Rather than a whole Pareto-optimal front, which demands too many points (especially in a high-dimensional space), the decision maker (DM) may only be interested in a partial region, called the region ...of interest (ROI). In this case, solutions outside this region can be noisy to the decision-making procedure. Even worse, there is no guarantee that we can find the preferred solutions when tackling problems with complicated properties or many objectives. In this paper, we develop a systematic way to incorporate the DM's preference information into the decomposition-based evolutionary multiobjective optimization methods.
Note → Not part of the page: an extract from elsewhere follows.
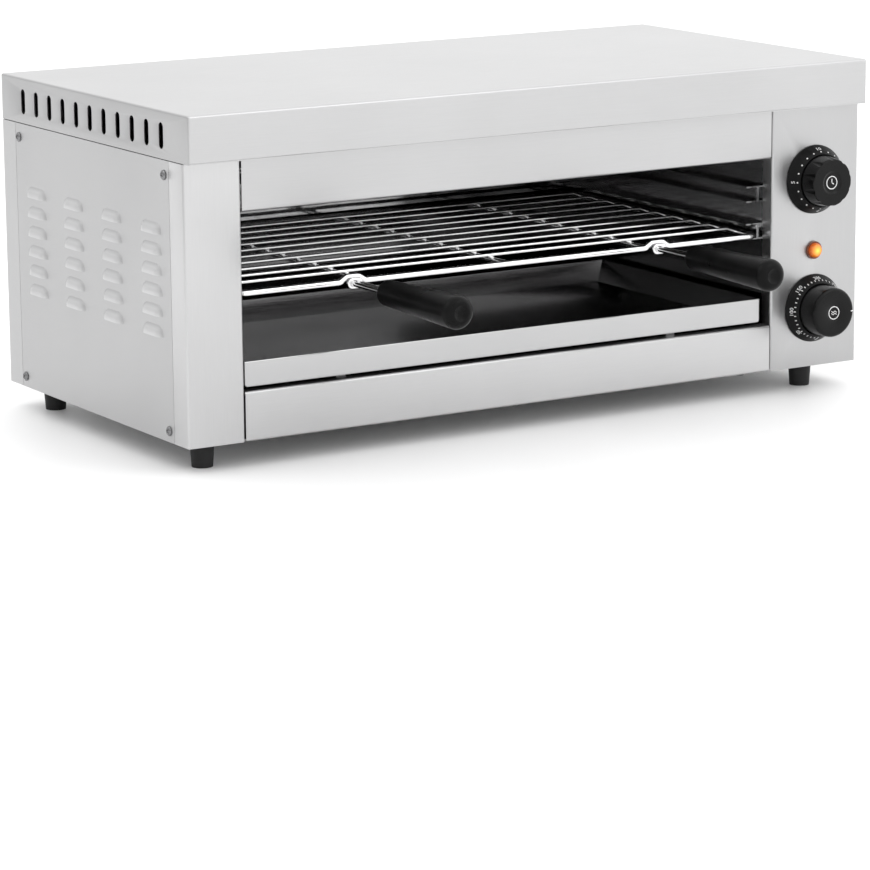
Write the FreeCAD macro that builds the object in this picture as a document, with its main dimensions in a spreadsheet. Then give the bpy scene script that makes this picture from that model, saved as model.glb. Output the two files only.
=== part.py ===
import FreeCAD, Part
import math
import os
import re
import Sketcher

# Commercial toaster. Millimetres, X to the right, Y to the back, Z up, seen from the front.
# Most pieces share one datum: the middle of the cover's width, its front face, its lower edge.

doc = FreeCAD.newDocument("CommercialToaster")
sheet = doc.addObject("Spreadsheet::Sheet", "Sizes")

sizes = {
    # outer shell
    "coverWidth": 610,
    "coverDepth": 315,
    "coverHeight": 35.5,
    "coverOverhang": 10,
    "sheetGauge": 1,
    "foldRadius": 1.8,
    "bodyHeight": 210.5,
    "footHeight": 20,
    "postWidth": 47.2,
    "panelWidth": 85,
    "fasciaDrop": 39,
    "bottomRailHeight": 37.3,
    "frontReturn": 22,
    "backReturn": 24,
    "flangeReach": 16,
    "lipDepth": 12,
    "seamGap": 0.3,
    "frontGap": 0.8,
    "coverGap": 0.6,
    "upturnHeight": 15,
    # slots of the cover and louvers of the side panels
    "slotCount": 11,
    "slotFirst": 42.8,
    "slotLast": 39.7,
    "slotWidth": 7,
    "slotHeight": 19.5,
    "slotLevel": 17,
    "louverColumns": 4,
    "louverRows": 6,
    "louverFirst": 62.5,
    "louverLast": 59,
    "louverTop": 48,
    "louverRowPitch": 15.3,
    "louverLength": 32,
    "louverHeight": 8.5,
    "louverProud": 3,
    # chamber
    "backGap": 14,
    "ceilingDrop": 8,
    "railLift": 11.3,
    "railPitch": 30,
    "railHeight": 12.8,
    "railReach": 11,
    "railStart": 20,
    "railEndGap": 2,
    "runGap": 0.3,
    # drip tray
    "traySideGap": 5.1,
    "trayShift": 2,
    "trayFlare": 5,
    "trayCorner": 2.5,
    "trayStart": 5,
    "trayDepth": 225,
    "trayHeight": 19.3,
    "trayLift": 3.4,
    "ribWidth": 8,
    "ribSpread": 150,
    # rack
    "rackSideGap": 3.4,
    "rackFront": 14,
    "rackBackGap": 9.5,
    "frameWire": 5,
    "frameCorner": 7,
    "gridWire": 3,
    "gridCount": 10,
    "gridFirst": 25,
    "gridPitch": 24.9,
    "gridDropLength": 10,
    "crossWire": 4,
    "crossSpread": 128.5,
    "archRise": 3.8,
    "archTop": 10,
    "archFoot": 22,
    # rack handles
    "handleSpread": 138,
    "stemWire": 4,
    "stemSpacing": 4.4,
    "stemLevel": -0.8,
    "stemBack": 6,
    "stemLength": 52,
    "stemInGrip": 22,
    "ringWire": 2.6,
    "gripLength": 103,
    "gripInnerWidth": 19.5,
    "gripOuterWidth": 25.2,
    "gripRound": 6.5,
    "holeClearance": 0.1,
    # heating
    "elementWire": 8,
    "elementDrop": 17,
    "elementSpacing": 60,
    "elementPitch": 120,
    "elementEndGap": 20,
    "elementTail": 14,
    "bushWidth": 16,
    "bushLength": 8,
    "strapHeight": 27,
    "strapSpread": 105,
    "bulbWidth": 6,
    "bulbLength": 52,
    "bulbStart": 24,
    "bulbDrop": 38,
    "bulbStandoff": 8,
    "capillaryWidth": 2,
    "grommetBehind": 12,
    "grommetBelow": 13.6,
    # controls
    "knobInset": 43,
    "timerDrop": 58.8,
    "pilotDrop": 116,
    "thermostatDrop": 163,
    "dialThickness": 2,
    "dialEdge": 1,
    "dialSkirt": 4.2,
    "dialShoulder": 7.7,
    "dialBand": 2.4,
    "dialLip": 0.5,
    "dialHeight": 10,
    "dialHole": 10,
    "knobGap": 0.6,
    "knobWidth": 40.6,
    "timerKnobFace": 37.6,
    "timerKnobHeight": 21,
    "timerLobes": 10,
    "timerScallopLean": 10.4,
    "thermoKnobFace": 39.8,
    "thermoKnobHeight": 26,
    "thermoKnobRound": 3,
    "shaftWidth": 6,
    "shaftInKnob": 12,
    "shaftInBody": 10,
    "panelHole": 12,
    "housingWidth": 40,
    "housingDepth": 32,
    "housingHeight": 38,
    "pilotWidth": 12,
    "pilotRim": 14.2,
    "pilotRimHeight": 1.6,
    "pilotDome": 4,
    "pilotBarrel": 10,
    "pilotLength": 26,
    # back and underside
    "glandReach": 14,
    "glandWidth": 20,
    "glandThread": 16,
    "glandBore": 9,
    "glandInset": 43,
    "glandHeight": 32,
    "glandNutWidth": 22,
    "glandNutHeight": 5,
    "ventCount": 14,
    "ventPitch": 26,
    "ventWidth": 5,
    "ventHeight": 30,
    "ventLevel": 60,
    "screwHead": 7.5,
    "screwHeadHeight": 2.4,
    "screwShank": 3.9,
    "screwLength": 8,
    "screwHole": 4.3,
    "sideScrewInset": 30,
    "sideScrewTop": 11.5,
    "sideScrewLow": 8.5,
    "baseScrewInset": 10,
    "baseScrewEdge": 22.9,
    "footInsetLeft": 24,
    "footInsetRight": 37,
    "footInsetFront": 25,
    "footInsetBack": 32,
    "footTopWidth": 19,
    "footLowWidth": 16,
    "footBore": 9,
    "footBoreDepth": 9,
    "blockLength": 44,
    "blockWidth": 20,
    "blockHeight": 16,
}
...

Generally speaking, our basic idea is a nonuniform mapping scheme by which the originally evenly distributed reference points on a canonical simplex can be mapped to new positions close to the aspiration-level vector supplied by the DM. By this means, we are able to steer the search process toward the ROI either directly or interactively and also handle many objectives. Meanwhile, solutions lying on the boundary can be approximated as well given the DM's requirements. Furthermore, the extent of the ROI is intuitively understandable and controllable in a closed form. Extensive experiments on a variety of benchmark problems with 2 to 10 objectives, fully demonstrate the effectiveness of our proposed method for approximating the preferred solutions in the ROI.